I know I haven’t explained all this, e.g. duoidal stuff. I’m just putting it here in case someone knows that stuff or wants to think about sums or products of graphs and is willing to read about duoidality elsewhere.

4 Free categories

One thing we like to do with graphs is to consider their free categories. We can do that here, but to explain it we’ll need to go faster (assume more of the reader) and use a bit of notation, namely the “coclosure” for \mathbf{Poly}. This coclosure says that a morphism \kappa\colon g(1)\to g\mathbin{\triangleleft}g(1) into a composite can be identified with a morphism of the form: \begin{bmatrix}{\vphantom{f_f^f}g(1)} \\ {\vphantom{f_f^f}g(1)} \end{bmatrix} \to g.
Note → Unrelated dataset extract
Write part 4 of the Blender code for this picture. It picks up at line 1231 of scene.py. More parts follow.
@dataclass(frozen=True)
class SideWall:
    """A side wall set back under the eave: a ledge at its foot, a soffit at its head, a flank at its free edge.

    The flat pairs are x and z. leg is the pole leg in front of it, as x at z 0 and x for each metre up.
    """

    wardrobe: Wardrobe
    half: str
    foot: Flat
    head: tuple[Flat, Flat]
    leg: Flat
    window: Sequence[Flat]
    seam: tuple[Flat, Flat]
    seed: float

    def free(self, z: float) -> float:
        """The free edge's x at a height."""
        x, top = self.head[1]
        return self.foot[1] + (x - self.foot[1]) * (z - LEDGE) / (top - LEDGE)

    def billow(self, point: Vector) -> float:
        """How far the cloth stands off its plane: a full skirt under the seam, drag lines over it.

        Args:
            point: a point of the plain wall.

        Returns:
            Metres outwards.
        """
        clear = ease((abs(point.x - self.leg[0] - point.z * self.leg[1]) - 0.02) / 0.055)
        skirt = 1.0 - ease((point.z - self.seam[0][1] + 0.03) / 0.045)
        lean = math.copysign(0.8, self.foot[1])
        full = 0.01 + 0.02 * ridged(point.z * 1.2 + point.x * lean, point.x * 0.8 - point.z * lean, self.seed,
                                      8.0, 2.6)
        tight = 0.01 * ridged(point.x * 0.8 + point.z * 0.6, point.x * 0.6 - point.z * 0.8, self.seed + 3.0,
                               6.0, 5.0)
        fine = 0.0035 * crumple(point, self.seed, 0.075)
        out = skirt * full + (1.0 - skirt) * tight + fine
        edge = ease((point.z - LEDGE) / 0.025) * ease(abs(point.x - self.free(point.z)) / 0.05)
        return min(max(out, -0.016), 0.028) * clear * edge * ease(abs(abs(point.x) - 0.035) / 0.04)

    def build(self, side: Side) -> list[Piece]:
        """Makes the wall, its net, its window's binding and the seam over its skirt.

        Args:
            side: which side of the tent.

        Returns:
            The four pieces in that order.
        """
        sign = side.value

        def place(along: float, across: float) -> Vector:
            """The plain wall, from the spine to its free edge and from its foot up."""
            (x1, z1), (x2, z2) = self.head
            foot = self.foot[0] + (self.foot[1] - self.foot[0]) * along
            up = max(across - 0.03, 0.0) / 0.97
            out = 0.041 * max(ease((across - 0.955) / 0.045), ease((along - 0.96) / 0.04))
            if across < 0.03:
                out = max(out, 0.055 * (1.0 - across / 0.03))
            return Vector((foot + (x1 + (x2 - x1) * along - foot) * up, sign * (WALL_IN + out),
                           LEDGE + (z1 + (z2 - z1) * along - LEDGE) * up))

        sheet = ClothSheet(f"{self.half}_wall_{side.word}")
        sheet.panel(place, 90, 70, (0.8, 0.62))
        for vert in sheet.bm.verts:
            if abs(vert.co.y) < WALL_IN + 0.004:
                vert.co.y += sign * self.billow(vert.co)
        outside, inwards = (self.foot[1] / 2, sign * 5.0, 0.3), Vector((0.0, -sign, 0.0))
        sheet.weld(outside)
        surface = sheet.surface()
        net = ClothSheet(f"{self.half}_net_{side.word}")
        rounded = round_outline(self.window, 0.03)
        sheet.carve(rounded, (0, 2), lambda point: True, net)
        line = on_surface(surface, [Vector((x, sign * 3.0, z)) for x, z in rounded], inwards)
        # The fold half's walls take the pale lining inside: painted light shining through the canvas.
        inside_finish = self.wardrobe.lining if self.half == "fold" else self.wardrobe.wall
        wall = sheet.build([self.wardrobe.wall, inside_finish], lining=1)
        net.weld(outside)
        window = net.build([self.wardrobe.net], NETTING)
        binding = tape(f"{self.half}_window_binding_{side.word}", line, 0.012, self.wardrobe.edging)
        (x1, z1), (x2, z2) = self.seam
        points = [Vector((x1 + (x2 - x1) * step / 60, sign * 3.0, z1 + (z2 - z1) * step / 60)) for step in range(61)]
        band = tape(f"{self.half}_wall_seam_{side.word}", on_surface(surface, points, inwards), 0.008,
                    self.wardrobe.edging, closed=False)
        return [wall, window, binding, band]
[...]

Since \left[\begin{smallmatrix}{\vphantom{f}p}\\{\vphantom{f}p}\end{smallmatrix}\right] is a comonoid (i.e. a category) for any p, we can factor the above map through the cofree comonoid on g, i.e. as \begin{bmatrix}{\vphantom{f_f^f}g(1)} \\ {\vphantom{f_f^f}g(1)} \end{bmatrix} \nrightarrow\mathfrak{c}_g. Then, factoring this comonoid map too, this time using the vertical-cartesian factorization system \begin{bmatrix}{\vphantom{f_f^f}g(1)} \\ {\vphantom{f_f^f}g(1)} \end{bmatrix} \nrightarrow f_g\nrightarrow\mathfrak{c}_g the comonoid f_g in the middle will be the free category on g.

5 Conclusion

I know that graphs are so simple that one may never want to think about them in terms of polynomial functors, since the latter seems so much more complicated. To me, however, it’s nice to just know that so much of what I want to do in category theory has an expression in \mathbf{Poly}. Sometimes we get a funny sort of map, e.g. here the maps between \mathbf{Poly}-encoded graphs are more naturally co-homomorphisms. But my bet is that these sorts of maps are more common than people think, and we just don’t see them because we don’t know to look.

Hopefully, this post also gives some readers a bit of intuition for why comonoids in \mathbf{Poly} are categories. If you want an exercise, see if you can encode reflexive graphs in \mathbf{Poly}. (Hint: use \epsilon together with some new condition.)